While I never did much of consequence with x86 vector intrinsics, I did write a lot of assembly for Arm Neon, and I found the transition to C intrinsics to be acutely painful.

The ACLE Neon intrinsics are very explicit about types, and don’t allow the sorts of aliasing that one usually has to do to for tricky optimisations.

Then came SVE, and then came RISC-V Vector (RVV). Thankfully these used a lot more fuction overloading (native to C++, but also enabled as an extension in C). But even with that RVV is still very painful.

The most outstanding wart is the decision to adhere strictly to the assembly mnemonics. Where assembly (which lacks types) has to distinguish between a signed and an unsigned operation, the name of the C++ intrinsic function changes. And where assembly cannot deduce the element size from its (typeless) pointer argument, the name of the C++ intrinsic function changes.
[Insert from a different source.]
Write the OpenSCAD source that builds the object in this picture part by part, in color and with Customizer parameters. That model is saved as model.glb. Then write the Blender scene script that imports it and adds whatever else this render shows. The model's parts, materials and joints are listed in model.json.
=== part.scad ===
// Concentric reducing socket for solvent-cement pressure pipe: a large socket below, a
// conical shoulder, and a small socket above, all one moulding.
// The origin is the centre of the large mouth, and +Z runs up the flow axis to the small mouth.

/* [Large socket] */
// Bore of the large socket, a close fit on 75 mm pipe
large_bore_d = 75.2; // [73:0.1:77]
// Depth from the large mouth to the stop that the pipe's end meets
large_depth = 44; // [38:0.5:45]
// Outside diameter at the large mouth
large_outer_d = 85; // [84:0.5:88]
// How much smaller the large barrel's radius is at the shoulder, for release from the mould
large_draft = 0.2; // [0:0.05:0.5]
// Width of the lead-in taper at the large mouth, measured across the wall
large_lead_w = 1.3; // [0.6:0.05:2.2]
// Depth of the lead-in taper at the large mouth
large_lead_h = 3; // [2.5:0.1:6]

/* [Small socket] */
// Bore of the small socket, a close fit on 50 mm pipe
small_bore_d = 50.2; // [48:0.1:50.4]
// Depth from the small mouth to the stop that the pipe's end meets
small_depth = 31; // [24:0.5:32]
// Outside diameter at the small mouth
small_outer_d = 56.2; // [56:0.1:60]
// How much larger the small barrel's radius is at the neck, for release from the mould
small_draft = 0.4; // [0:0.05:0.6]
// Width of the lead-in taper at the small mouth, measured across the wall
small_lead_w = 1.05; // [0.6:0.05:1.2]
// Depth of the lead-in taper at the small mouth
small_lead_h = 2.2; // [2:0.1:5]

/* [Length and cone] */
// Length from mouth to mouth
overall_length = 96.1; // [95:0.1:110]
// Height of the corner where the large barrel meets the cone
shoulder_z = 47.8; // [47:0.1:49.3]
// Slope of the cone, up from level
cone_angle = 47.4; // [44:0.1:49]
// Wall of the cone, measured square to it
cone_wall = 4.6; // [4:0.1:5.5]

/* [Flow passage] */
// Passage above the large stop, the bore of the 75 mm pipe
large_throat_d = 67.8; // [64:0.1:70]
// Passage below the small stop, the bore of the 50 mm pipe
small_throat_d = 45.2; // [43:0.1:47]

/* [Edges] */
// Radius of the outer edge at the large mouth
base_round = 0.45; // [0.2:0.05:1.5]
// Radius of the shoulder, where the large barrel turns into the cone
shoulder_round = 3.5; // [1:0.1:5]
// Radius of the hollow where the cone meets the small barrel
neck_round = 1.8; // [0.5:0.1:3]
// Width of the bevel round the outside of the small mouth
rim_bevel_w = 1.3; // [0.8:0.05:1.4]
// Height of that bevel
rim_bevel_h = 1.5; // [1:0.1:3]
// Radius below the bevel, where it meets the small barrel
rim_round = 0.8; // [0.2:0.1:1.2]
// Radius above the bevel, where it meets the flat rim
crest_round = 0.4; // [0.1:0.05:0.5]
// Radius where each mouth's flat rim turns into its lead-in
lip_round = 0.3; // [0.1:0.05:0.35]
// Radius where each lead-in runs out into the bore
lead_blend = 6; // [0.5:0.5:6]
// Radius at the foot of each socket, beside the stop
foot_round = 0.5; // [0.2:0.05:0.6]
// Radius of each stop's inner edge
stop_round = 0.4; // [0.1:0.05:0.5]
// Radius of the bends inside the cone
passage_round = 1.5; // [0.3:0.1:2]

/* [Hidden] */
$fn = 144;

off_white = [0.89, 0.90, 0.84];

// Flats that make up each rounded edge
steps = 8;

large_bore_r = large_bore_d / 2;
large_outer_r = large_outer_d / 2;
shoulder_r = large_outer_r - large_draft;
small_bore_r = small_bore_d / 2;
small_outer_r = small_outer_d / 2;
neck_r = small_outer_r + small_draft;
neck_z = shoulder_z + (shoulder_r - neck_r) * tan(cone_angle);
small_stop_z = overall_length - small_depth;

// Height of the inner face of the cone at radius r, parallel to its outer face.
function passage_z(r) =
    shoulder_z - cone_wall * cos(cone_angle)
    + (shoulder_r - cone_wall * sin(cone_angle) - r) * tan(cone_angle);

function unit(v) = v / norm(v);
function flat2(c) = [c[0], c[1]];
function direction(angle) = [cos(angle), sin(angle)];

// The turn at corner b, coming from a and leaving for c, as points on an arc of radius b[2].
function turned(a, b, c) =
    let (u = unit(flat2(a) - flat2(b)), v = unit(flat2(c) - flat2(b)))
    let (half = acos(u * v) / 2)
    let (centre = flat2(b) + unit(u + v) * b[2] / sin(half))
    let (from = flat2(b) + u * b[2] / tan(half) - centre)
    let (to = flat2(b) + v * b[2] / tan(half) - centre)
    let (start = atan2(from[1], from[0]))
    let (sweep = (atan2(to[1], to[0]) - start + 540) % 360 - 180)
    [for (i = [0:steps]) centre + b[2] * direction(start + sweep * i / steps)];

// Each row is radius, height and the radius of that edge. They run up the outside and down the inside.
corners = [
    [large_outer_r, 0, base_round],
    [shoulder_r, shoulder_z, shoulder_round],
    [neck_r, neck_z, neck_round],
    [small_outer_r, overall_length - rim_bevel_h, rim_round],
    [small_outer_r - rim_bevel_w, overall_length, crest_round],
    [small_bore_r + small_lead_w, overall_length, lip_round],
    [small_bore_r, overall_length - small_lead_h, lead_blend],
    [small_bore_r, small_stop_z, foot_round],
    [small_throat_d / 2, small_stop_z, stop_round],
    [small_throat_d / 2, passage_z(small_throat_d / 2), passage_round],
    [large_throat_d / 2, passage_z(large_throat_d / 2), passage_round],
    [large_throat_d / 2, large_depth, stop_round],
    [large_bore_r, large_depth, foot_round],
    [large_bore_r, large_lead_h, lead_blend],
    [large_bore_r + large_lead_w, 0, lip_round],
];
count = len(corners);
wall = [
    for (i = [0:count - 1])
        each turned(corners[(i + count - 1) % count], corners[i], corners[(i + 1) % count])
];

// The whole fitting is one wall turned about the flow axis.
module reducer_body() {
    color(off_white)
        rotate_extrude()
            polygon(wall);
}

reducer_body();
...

LMUL and the bit width of lines are often codified in the function name unnecessarily, too. For example, you can’t vreinterpret between signed, unsigned, or floating-point types without explicitly calling out all the other details of the source type at the same time. Even though it’s right there in the input.
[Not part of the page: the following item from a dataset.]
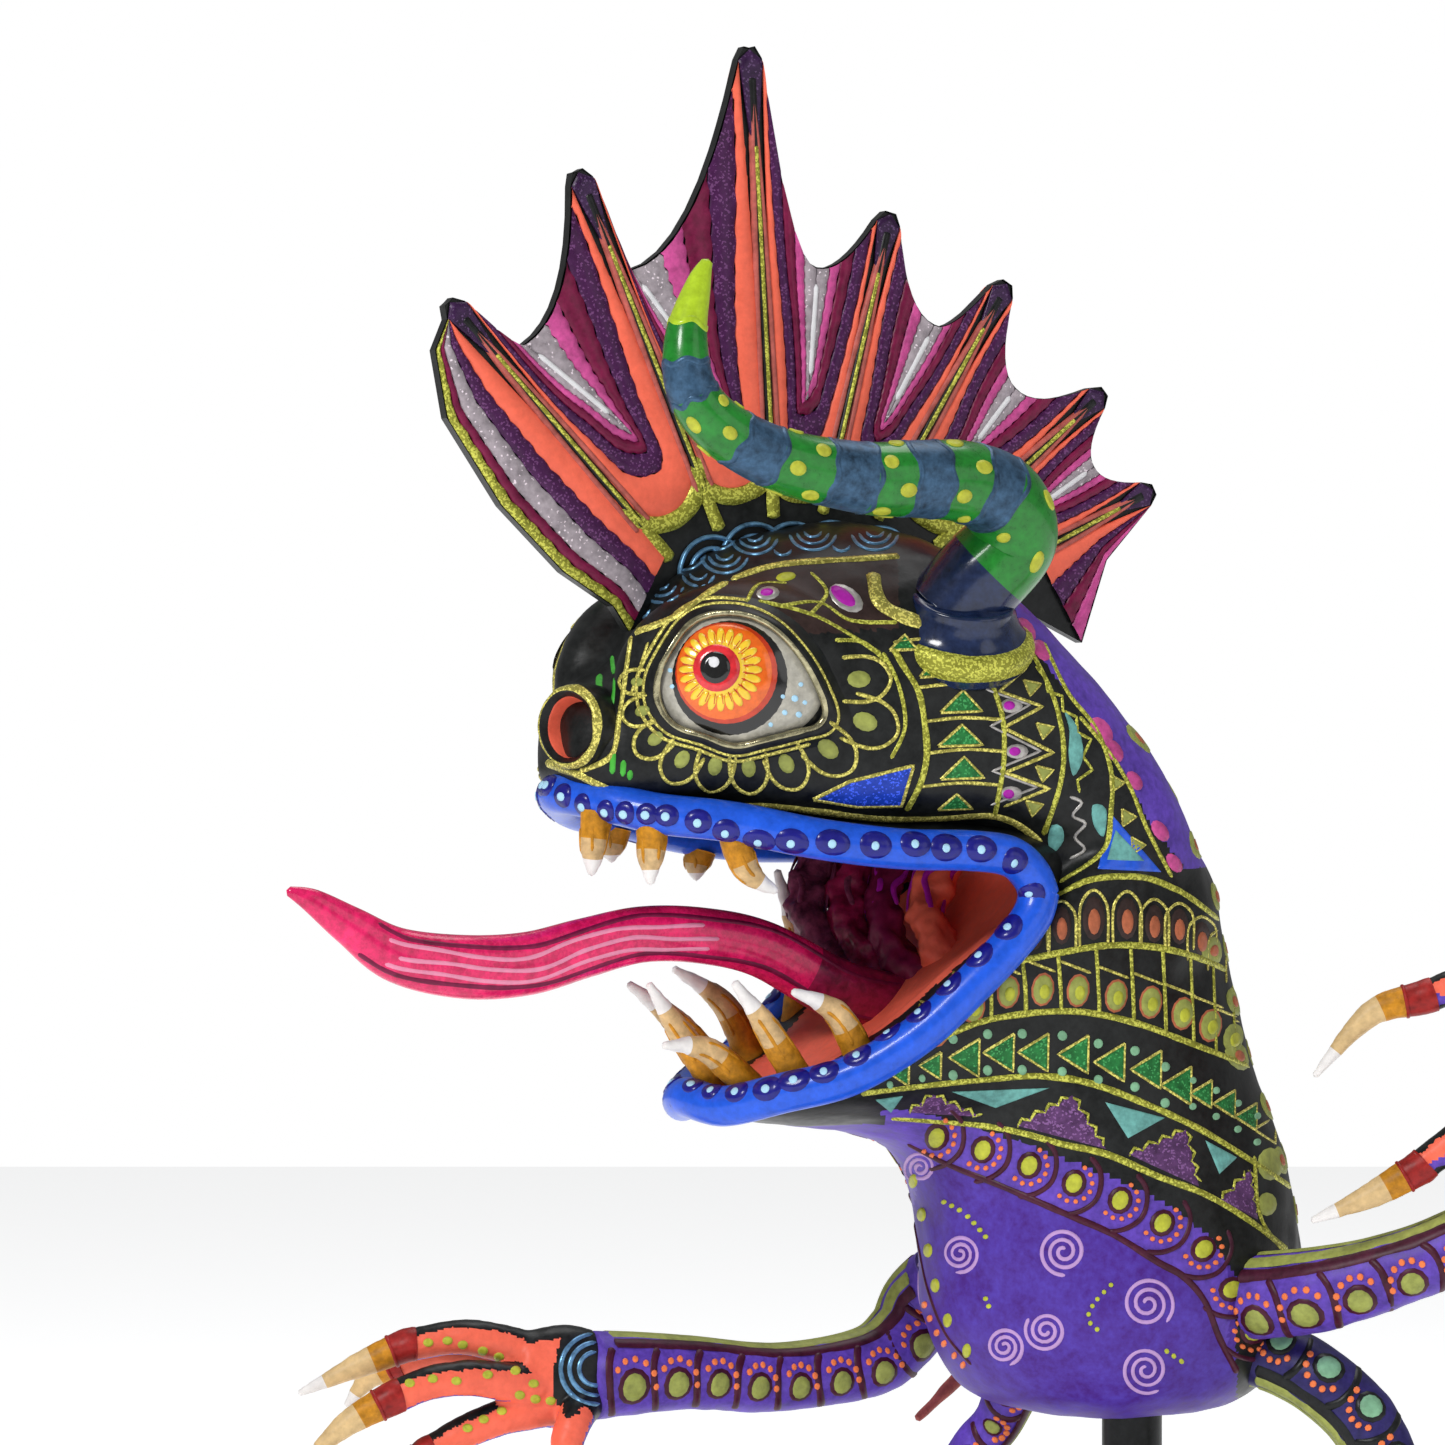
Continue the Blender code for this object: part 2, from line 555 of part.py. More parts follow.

There are, of course, cases where the natural function arguments are not adequate to deduce the complete type (that is, including LMUL) for the operation; vle, for example.

And probably most surprising of all is that some LMUL/type combinations are undefined because they could (not necessarily because they do) produce nonsense cases on some hardware. These configurations can be supported in hardware and would only come about as a consequence of running on hardware which supports them, but you have to do workarounds to access them, or even to get generic code to compile.
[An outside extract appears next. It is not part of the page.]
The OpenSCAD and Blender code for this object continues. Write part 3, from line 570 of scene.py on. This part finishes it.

These are all huge obstacles to template metaprogramming and code generality.

A lot of this can be replaced with functions with simpler names and more overloading. But that still leaves a lot of warts.

You can pass template arguments to fill in some gaps, but it struck me that there’s this ever-present vector-length argument. It’s a size_t, but it could be changed to an integer-compatible(ish) family of types bearing the additional type information needed to deduce the missing details.

That mostly just relocates the template-argument problem to the constructor for the length argument, but at a minimum it hoists the decision to the top of a function and keeps it out of the main loop, so things are easier to read. You can use constructors which take separate element and LMUL size arguments.

From that point on that variable informs whichever operations need to be informed without interfering with the flow of the logic. It can also serve as a weak (or strong?) continuity check by being compatible only with the appropriate other vector-length types after widening or narrowing operations. Give or take signed/unsigned mixing, which is often deliberate.

More questionably I wondered if that argument should be extended to also encode the mask register and/or the undisturbed/agnostic modes for tail and mask modes, rather than having _tumu, _tu, etc., function name variants. This would imply packing the two arguments together in a single function argument which might help mitigate the eye-crossing effects of long parameter lists, as they would be packed together in a single constructor call (which also codifies the mask policies). I’m not sure this is possible, though, because of constraints on encapsulating a variable-length type in another structure.

So anyway… I did a bit of an ad-hoc sketch of a few ideas, but I really need to pick up the intrinsics list generator and use that to generate the utility functions more comprehensively.

When I find time.

I see there’s standard SIMD stuff in C++, now(ish), too: https://en.cppreference.com/w/cpp/experimental/simd

Not sure how to reconcile these.